YOUR TASK >> Set down exactly the lines of the listing below, please, beginning with the first and ending with the line that holds "self.slots += [slot]".

---+---

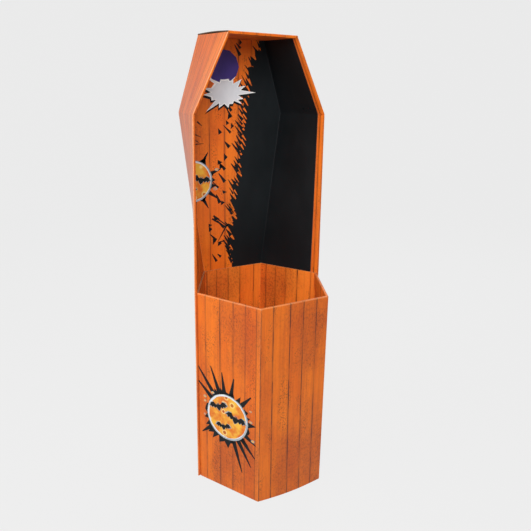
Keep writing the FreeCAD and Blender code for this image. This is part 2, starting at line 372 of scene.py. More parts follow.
def plain_board(name):
    """Unprinted brown board, from its place in space, for the solids kept as they are."""
    made = Finish(name)
    place = made.node("ShaderNodeTexCoord", None, None, "Object")
    fibre, cloud = (
        made.node("ShaderNodeTexNoise", None, {"Vector": place, "Scale": scale, "Detail": detail})
        for scale, detail in ((160.0, 4.0), (12.0, 2.0)))
    colour = made.coats(
        rgb(190, 146, 98), (cloud * 0.6 + fibre * 0.4, (160, 116, 74)),
        (made.smooth(fibre, 0.62, 0.75) * 0.4, (112, 76, 46)))
    return made.shade(Base_Color=colour, Roughness=0.78 + fibre * 0.14, Normal=made.bumped(fibre, 0.25))


cut_edge = raw_edge("cut_edge", (226, 176, 132), (170, 104, 62))
# The roof's cut edges get dark brown colours: painted shade along its sides and rear.
roof_cut_shade = raw_edge("roof_edge_painted_shade", (96, 52, 30), (40, 22, 16))
brown_board = plain_board("plain_brown_board")
print("edges and plain board ready")

# %% [markdown]
# ## Collecting the faces of a sheet
# A folded sheet is a set of grids of faces, one for each flat panel, that share the
# points along their folds. The class below collects grids as numpy arrays, then
# makes one mesh, joins points that lie on each other and works out which way is out.

# %% The sheet class
JOIN_REACH = 2e-6
SHARP_FROM = math.radians(33)


def face_corners(grid):
    """The four corners of every face of a grid."""
    corners = np.stack([grid[:-1, :-1], grid[:-1, 1:], grid[1:, 1:], grid[1:, :-1]], axis=2)
    return corners.reshape(-1, *corners.shape[2:])


class Sheet:
    """The grids of faces that make one folded sheet."""

    def __init__(self):
        self.grids = []
        self.slots = []
        self.caps = []

    def grid(self, places, sheet, planks, fold, slot):
        """Adds a grid: arrays of rows by columns, with places in 3-D."""
        self.grids.append([face_corners(part) for part in (places, sheet, planks, fold)])
        self.slots += [slot] * len(self.grids[-1][0])

    def cap(self, places, slot):
        """Adds one flat face with many corners."""
        self.caps.append((places, slot))

    def make(self, name, materials):
        """Makes the mesh object, smooth over its folds and sharp at its cut edges."""
        places, sheet, planks, folds = (np.concatenate(part) for part in zip(*self.grids))
        sheet, planks, folds = sheet.reshape(-1, 2), planks.ravel(), folds.ravel()
        points = places.reshape(-1, 3).tolist()
        faces = [tuple(range(4 * i, 4 * i + 4)) for i in range(len(places))]
        for corners, slot in self.caps:
            faces.append(tuple(range(len(points), len(points) + len(corners))))
            points.extend(corners)
            self.slots.append(slot)
            along = np.array(corners)[:, 0]
            sheet = np.concatenate([sheet, np.column_stack([along, np.full(len(along), 0.5)])])
            planks = np.concatenate([planks, along])
            folds = np.concatenate([folds, np.zeros(len(along))])
        mesh = bpy.data.meshes.new(name)
        mesh.from_pydata(points, [], faces)
        for material in materials:
            mesh.materials.append(material)
        mesh.polygons.foreach_set("material_index", self.slots)
        for label, values in (("sheet", sheet), ("planks", np.column_stack([planks, sheet[:, 1]]))):
            layer = mesh.uv_layers.new(name=label)
            layer.data.foreach_set("uv", values.astype(np.float32).ravel())
        fold_map = mesh.attributes.new("fold", "FLOAT", "CORNER")
        fold_map.data.foreach_set("value", folds.astype(np.float32))
        join_points(mesh)
        return add_thing(name, mesh)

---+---

SOLUTION TO THE EXERCISE >>
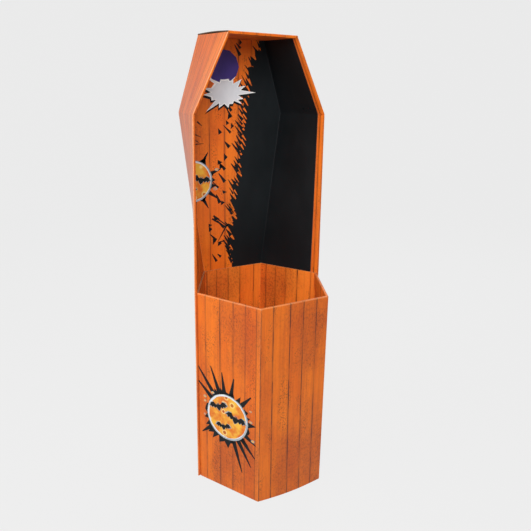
Keep writing the FreeCAD and Blender code for this image. This is part 2, starting at line 372 of scene.py. More parts follow.
def plain_board(name):
    """Unprinted brown board, from its place in space, for the solids kept as they are."""
    made = Finish(name)
    place = made.node("ShaderNodeTexCoord", None, None, "Object")
    fibre, cloud = (
        made.node("ShaderNodeTexNoise", None, {"Vector": place, "Scale": scale, "Detail": detail})
        for scale, detail in ((160.0, 4.0), (12.0, 2.0)))
    colour = made.coats(
        rgb(190, 146, 98), (cloud * 0.6 + fibre * 0.4, (160, 116, 74)),
        (made.smooth(fibre, 0.62, 0.75) * 0.4, (112, 76, 46)))
    return made.shade(Base_Color=colour, Roughness=0.78 + fibre * 0.14, Normal=made.bumped(fibre, 0.25))


cut_edge = raw_edge("cut_edge", (226, 176, 132), (170, 104, 62))
# The roof's cut edges get dark brown colours: painted shade along its sides and rear.
roof_cut_shade = raw_edge("roof_edge_painted_shade", (96, 52, 30), (40, 22, 16))
brown_board = plain_board("plain_brown_board")
print("edges and plain board ready")

# %% [markdown]
# ## Collecting the faces of a sheet
# A folded sheet is a set of grids of faces, one for each flat panel, that share the
# points along their folds. The class below collects grids as numpy arrays, then
# makes one mesh, joins points that lie on each other and works out which way is out.

# %% The sheet class
JOIN_REACH = 2e-6
SHARP_FROM = math.radians(33)


def face_corners(grid):
    """The four corners of every face of a grid."""
    corners = np.stack([grid[:-1, :-1], grid[:-1, 1:], grid[1:, 1:], grid[1:, :-1]], axis=2)
    return corners.reshape(-1, *corners.shape[2:])


class Sheet:
    """The grids of faces that make one folded sheet."""

    def __init__(self):
        self.grids = []
        self.slots = []
        self.caps = []

    def grid(self, places, sheet, planks, fold, slot):
        """Adds a grid: arrays of rows by columns, with places in 3-D."""
        self.grids.append([face_corners(part) for part in (places, sheet, planks, fold)])
        self.slots += [slot] * len(self.grids[-1][0])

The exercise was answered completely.